__Exercise__
Quote exactly the lines from the line containing "laminate();" to the line containing "for node in", both lines included, please, and nothing more.

__Source excerpt__
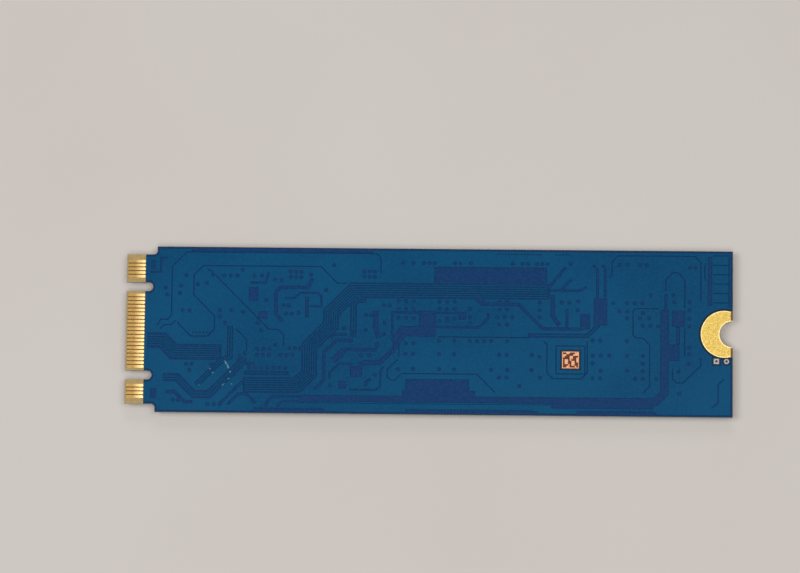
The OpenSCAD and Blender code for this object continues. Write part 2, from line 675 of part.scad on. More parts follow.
// The mask's raised areas, wider than the copper by the mask's own thickness
module mask_plateau() {
    difference() {
        copper_field(copper_inset - mask_t, 2 * mask_gap - mask_t);
        difference() {
            bare_back(2 * mask_t);
            traces(2 * mask_t);
        }
    }
}

module laminate() {
    color("darkkhaki")
        difference() {
            translate([0, 0, core_z])
                linear_extrude(core_t)
                    difference() {
                        board_outline(0);
                        eyelet_holes(eyelet_hole_d + 2 * eyelet_wall);
                    }
            tip_bevel();
            translate([0, 0, 2 * core_z + core_t])
                mirror([0, 0, 1])
                    tip_bevel();
        }
}

// Wedge that bevels the tip's back edge
module tip_bevel() {
    rotate([90, 0, 0])
        linear_extrude(board_w, center = true)
            polygon([
                [tip_x + bevel_l, back_z],
                [tip_x - bevel_l, back_z - 2 * bevel_t],
                [tip_x - bevel_l, back_z + over]
            ]);
}

module front_solder_mask() {
    color("steelblue")
        translate([0, 0, seat_h])
            linear_extrude(skin_t)
                difference() {
                    board_outline(mask_inset);
                    bare_tongue();
                    gold_openings(mask_gap);
                    lands();
                }
}

// Contacts of one face: the runs give a first number and a count
module contacts(runs, length) {
    for (run = runs)
        for (i = [0 : run[1] - 1])
            translate([tip_x + contact_start, contact_y(run[0] + 2 * i)])
                contact_outline(length);
}

module contact_outline(length) {
    c = contact_chamfer;
    half = contact_w / 2;
    polygon([
        [0, c - half], [c, -half], [length - c, -half], [length, c - half],
        [length, half - c], [length - c, half], [c, half], [0, half - c]
    ]);
}

module back_contacts() {
    color("gold")
        translate([0, 0, back_z])
            linear_extrude(copper_t)
                contacts(back_runs, mask_start - contact_mask_gap - contact_start);
}

module front_contacts() {
    color("gold")
        translate([0, 0, core_z - copper_t])
            linear_extrude(copper_t)
                contacts(front_runs, front_contact_l);
}

// Both pads and the plated wall of the notch are one piece of gold-plated copper
module half_moon_pad() {
    color("gold") {
        for (z = [core_z - copper_t, back_z])
            translate([0, 0, z])
                linear_extrude(copper_t)
                    half_moon(pad_r, end_x - pad_edge_gap);
        translate([0, 0, core_z - copper_t])
            linear_extrude(core_t + 2 * copper_t)
                notch_ring();
    }
}

module test_eyelets() {
    color("silver") {
        for (z = [core_z - copper_t, back_z])
            translate([0, 0, z])
                linear_extrude(copper_t)
                    difference() {
                        eyelet_lands(0);
                        eyelet_holes(eyelet_hole_d);
                    }
        translate([0, 0, core_z])
            linear_extrude(core_t)
                difference() {
                    eyelet_holes(eyelet_hole_d + 2 * eyelet_wall);
                    eyelet_holes(eyelet_hole_d);
                }
    }
}

// True where a cell of the patch is burned: a made-up pattern that holds no data
function burned(i, j) = sin(97 * i + 41 * j) + cos(83 * j - 61 * i) > -0.15;

module code_patch() {
    cell = code_side / (code_cells + 1);
    color("darksalmon")
        difference() {
            translate([0, 0, back_z])
                linear_extrude(copper_t)
                    code_square(0);
            translate([0, 0, back_z + copper_t - code_depth])
                linear_extrude(over)
                    translate(place(code_place))
                        for (i = [0 : code_cells - 1])
                            for (j = [0 : code_cells - 1])
                                if (burned(i, j))
                                    translate([i - (code_cells - 1) / 2, j - (code_cells - 1) / 2] * cell)
                                        square(cell * code_cell_fill, center = true);
        }
}

// Moulded package with its lid down and its lid's edges bevelled
module package(place, l, w, t) {
    translate([place[0], place[1], seat_h - ball_h - t])
        difference() {
            intersection() {
                rotate([90, 0, 0])
                    linear_extrude(w, center = true)
                        polygon(package_profile(l, t));
                rotate([90, 0, 90])
                    linear_extrude(l, center = true)
                        polygon(package_profile(w, t));
            }
            translate([mark_inset - l / 2, w / 2 - mark_inset, -over])
                cylinder(d = mark_d, h = over + mark_depth, $fn = 32);
        }
}

function package_profile(s, t) = [
    [package_chamfer - s / 2, 0],
    [s / 2 - package_chamfer, 0],
    [s / 2, package_chamfer],
    [s / 2, t],
    [-s / 2, t],
    [-s / 2, package_chamfer]
];

// Grid of balls; rings and columns nearer the middle than the empty band are left out
module balls(place, columns, rows, pitch, d, empty_columns) {
    for (i = [0 : columns - 1])
        for (j = [0 : rows - 1])
            if (abs(i - (columns - 1) / 2) > empty_columns / 2)
                translate([place[0] + (i - (columns - 1) / 2) * pitch,
                           place[1] + (j - (rows - 1) / 2) * pitch,
                           seat_h - ball_h])
                    cylinder(d = d, h = ball_h, $fn = 16);
}

module controller() {
    color("dimgray")
        package([controller_x, 0], controller_l, controller_l, controller_t);
}

module controller_balls() {
    color("silver")
        balls([controller_x, 0], controller_columns, controller_columns,
              fine_ball_pitch, fine_ball_d, 0);
}

module memory() {
    color("dimgray")
        package([memory_x, 0], memory_l, memory_w, memory_t);
}

module memory_balls() {
    color("silver")
        balls([memory_x, 0], memory_columns, memory_rows, fine_ball_pitch, fine_ball_d, memory_empty);
}

module flash_near() {
    color("dimgray")
        package([near_flash_x, flash_y], flash_l, flash_w, flash_t);
}

module flash_near_balls() {
    color("silver")
        balls([near_flash_x, flash_y], flash_columns, flash_rows,
              flash_ball_pitch, flash_ball_d, flash_empty);
}

module flash_far() {
    color("dimgray")
        package([far_flash_x, flash_y], flash_l, flash_w, flash_t);
}

module flash_far_balls() {
    color("silver")
        balls([far_flash_x, flash_y], flash_columns, flash_rows,
              flash_ball_pitch, flash_ball_d, flash_empty);
}

// Leadless chip with pads let into its underside
module leadless_body(place, side, h, pads) {
    color("dimgray")
        difference() {
            translate([place[0] - side / 2, place[1] - side / 2, seat_h - h])
                cube([side, side, h]);
            leadless_pads(place, side, pads);
        }
}

module leadless_pads(place, side, pads) {
    for (turn = [0 : 3])
        for (i = [0 : pads - 1])
            translate([place[0], place[1], seat_h - lead_h])
                rotate([0, 0, 90 * turn])
                    translate([side / 2 - lead_l, (i - (pads - 1) / 2) * lead_pitch - lead_w / 2, 0])
                        cube([lead_l, lead_w, lead_h]);
}

module power_chip() {
    leadless_body(power_chip_place, power_chip_side, power_chip_h, power_chip_leads);
}

module power_chip_pads() {
    color("silver")
        leadless_pads(power_chip_place, power_chip_side, power_chip_leads);
}

module load_switch() {
    leadless_body(switch_place, switch_side, switch_h, switch_leads);
}

module load_switch_pads() {
    color("silver")
        leadless_pads(switch_place, switch_side, switch_leads);
}

module inductors() {
    color("gray")
        difference() {
            for (place = inductor_places)
                translate([place[0], place[1], seat_h - inductor_h])
                    linear_extrude(inductor_h)
                        difference() {
                            square(inductor_side, center = true);
                            for (turn = [0 : 3])
                                rotate(90 * turn)
                                    translate([inductor_side / 2, inductor_side / 2])
                                        rotate(45)
                                            square(inductor_corner, center = true);
                        }
            inductor_plates();
        }
}

module inductor_plates() {
    for (place = inductor_places)
        for (side = [0, 1])
            translate([place[0], place[1], seat_h - plate_h])
                rotate([0, 0, 180 * side])
                    translate([inductor_side / 2 - plate_l, -inductor_side / 2 + inductor_corner, 0])
                        cube([plate_l, inductor_side - 2 * inductor_corner, plate_h]);
}

module inductor_terminals() {
    color("silver")
        inductor_plates();
}

module crystal_base() {
    color("dimgray")
        translate([crystal_place[0] - crystal_l / 2, crystal_place[1] - crystal_w / 2,
                   seat_h - crystal_base_h])
            cube([crystal_l, crystal_w, crystal_base_h]);
}

module crystal_lid() {
    l = crystal_l - 2 * crystal_rim;
    w = crystal_w - 2 * crystal_rim;
    color("silver")
        translate([crystal_place[0] - l / 2, crystal_place[1] - w / 2,
                   seat_h - crystal_base_h - crystal_lid_h])
            cube([l, w, crystal_lid_h]);
}

// Where the small parts of one kind sit: each row is a place, a count, a step and a turn
module each_place(rows) {
    for (row = rows)
        for (i = [0 : row[1] - 1])
            translate([row[0][0] + i * row[2][0], row[0][1] + i * row[2][1]])
                rotate(row[3])
                    children();
}

module chip_bodies(rows, l, w, h, cap) {
    translate([0, 0, seat_h - h])
        each_place(rows)
            translate([cap - l / 2, -w / 2, 0])
                cube([l - 2 * cap, w, h]);
}

module chip_caps(rows, l, w, h, cap) {
    translate([0, 0, seat_h - h])
        each_place(rows)
            for (x = [-l / 2, l / 2 - cap])
                translate([x, -w / 2, 0])
                    cube([cap, w, h]);
}

// Land areas under the caps of small parts
module chip_lands(rows, l, w, cap) {
    each_place(rows)
        for (side = [0, 1])
            rotate(180 * side)
                translate([l / 2 - cap - land_margin, -w / 2 - land_margin])
                    square([cap + 2 * land_margin, w + 2 * land_margin]);
}

module lands() {
    chip_lands(concat(capacitor_rows, resistor_rows), chip_l, chip_w, cap_l);
    chip_lands(large_rows, large_l, large_w, large_cap_l);
}

module front_lands() {
    color("silver")
        translate([0, 0, seat_h])
            linear_extrude(skin_t)
                lands();
}

module small_capacitors() {
    color("burlywood")
        chip_bodies(capacitor_rows, chip_l, chip_w, capacitor_h, cap_l);
}

module small_capacitor_caps() {
    color("silver")
        chip_caps(capacitor_rows, chip_l, chip_w, capacitor_h, cap_l);
}

module large_capacitors() {
    color("burlywood")
        chip_bodies(large_rows, large_l, large_w, large_h, large_cap_l);
}

module large_capacitor_caps() {
    color("silver")
        chip_caps(large_rows, large_l, large_w, large_h, large_cap_l);
}

module resistors() {
    color("black")
        chip_bodies(resistor_rows, chip_l, chip_w, resistor_h, cap_l);
}

module resistor_caps() {
    color("silver")
        chip_caps(resistor_rows, chip_l, chip_w, resistor_h, cap_l);
}

laminate();
back_copper();
back_solder_mask();
front_solder_mask();
back_contacts();
front_contacts();
half_moon_pad();
test_eyelets();
code_patch();
front_lands();
controller();
controller_balls();
memory();
memory_balls();
flash_near();
flash_near_balls();
flash_far();
flash_far_balls();
power_chip();
power_chip_pads();
load_switch();
load_switch_pads();
inductors();
inductor_terminals();
crystal_base();
crystal_lid();
small_capacitors();
small_capacitor_caps();
large_capacitors();
large_capacitor_caps();
resistors();
resistor_caps();
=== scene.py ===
import math
import bmesh
import bpy
import numpy as np
from mathutils import Euler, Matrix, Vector


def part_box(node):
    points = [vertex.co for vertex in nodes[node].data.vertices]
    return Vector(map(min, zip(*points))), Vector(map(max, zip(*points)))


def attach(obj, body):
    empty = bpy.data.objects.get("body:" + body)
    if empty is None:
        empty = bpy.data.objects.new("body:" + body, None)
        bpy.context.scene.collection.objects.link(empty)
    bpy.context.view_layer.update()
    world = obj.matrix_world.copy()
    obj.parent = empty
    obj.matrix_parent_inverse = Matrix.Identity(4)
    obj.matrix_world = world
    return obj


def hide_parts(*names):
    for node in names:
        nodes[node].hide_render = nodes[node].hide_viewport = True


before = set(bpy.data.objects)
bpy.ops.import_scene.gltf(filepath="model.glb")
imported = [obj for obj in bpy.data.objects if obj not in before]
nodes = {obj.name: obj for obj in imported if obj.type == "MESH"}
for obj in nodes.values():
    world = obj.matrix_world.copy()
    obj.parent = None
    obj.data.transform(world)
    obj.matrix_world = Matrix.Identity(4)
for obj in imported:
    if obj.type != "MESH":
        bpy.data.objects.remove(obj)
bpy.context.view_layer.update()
MM = 0.001


# Glass laminate core
# The card's stiff core is woven glass in epoxy, pressed flat and routed to shape.
# Its faces are olive, with painted shade between the contacts, and the routed walls are grey with cut
# glass.
def srgb(red, green, blue):
    """A colour as it is seen, 0 to 255 a channel, as the linear values that shaders take."""
    def channel(value):
        share = value / 255
        return share / 12.92 if share <= 0.04045 else ((share + 0.055) / 1.055) ** 2.4
    return channel(red), channel(green), channel(blue), 1.0


def finish(name, metallic, roughness, gloss=0.5):
    """A new material with its shader's constant values set, and where its nodes are added."""
    material = bpy.data.materials.new(name)
    material.use_nodes = True
    tree = material.node_tree
    shader = tree.nodes["Principled BSDF"]
    shader.inputs["Metallic"].default_value = metallic
    shader.inputs["Roughness"].default_value = roughness
    shader.inputs["Specular IOR Level"].default_value = gloss
    return material, tree, shader


def place_in_part(tree):
    """The point on the part, in metres along its own axes."""
    return tree.nodes.new("ShaderNodeTexCoord").outputs["Object"]


def along(tree, axis):
    split = tree.nodes.new("ShaderNodeSeparateXYZ")
    tree.links.new(place_in_part(tree), split.inputs[0])
    return split.outputs[axis]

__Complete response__
laminate();
back_copper();
back_solder_mask();
front_solder_mask();
back_contacts();
front_contacts();
half_moon_pad();
test_eyelets();
code_patch();
front_lands();
controller();
controller_balls();
memory();
memory_balls();
flash_near();
flash_near_balls();
flash_far();
flash_far_balls();
power_chip();
power_chip_pads();
load_switch();
load_switch_pads();
inductors();
inductor_terminals();
crystal_base();
crystal_lid();
small_capacitors();
small_capacitor_caps();
large_capacitors();
large_capacitor_caps();
resistors();
resistor_caps();
=== scene.py ===
import math
import bmesh
import bpy
import numpy as np
from mathutils import Euler, Matrix, Vector


def part_box(node):
    points = [vertex.co for vertex in nodes[node].data.vertices]
    return Vector(map(min, zip(*points))), Vector(map(max, zip(*points)))


def attach(obj, body):
    empty = bpy.data.objects.get("body:" + body)
    if empty is None:
        empty = bpy.data.objects.new("body:" + body, None)
        bpy.context.scene.collection.objects.link(empty)
    bpy.context.view_layer.update()
    world = obj.matrix_world.copy()
    obj.parent = empty
    obj.matrix_parent_inverse = Matrix.Identity(4)
    obj.matrix_world = world
    return obj


def hide_parts(*names):
    for node in names:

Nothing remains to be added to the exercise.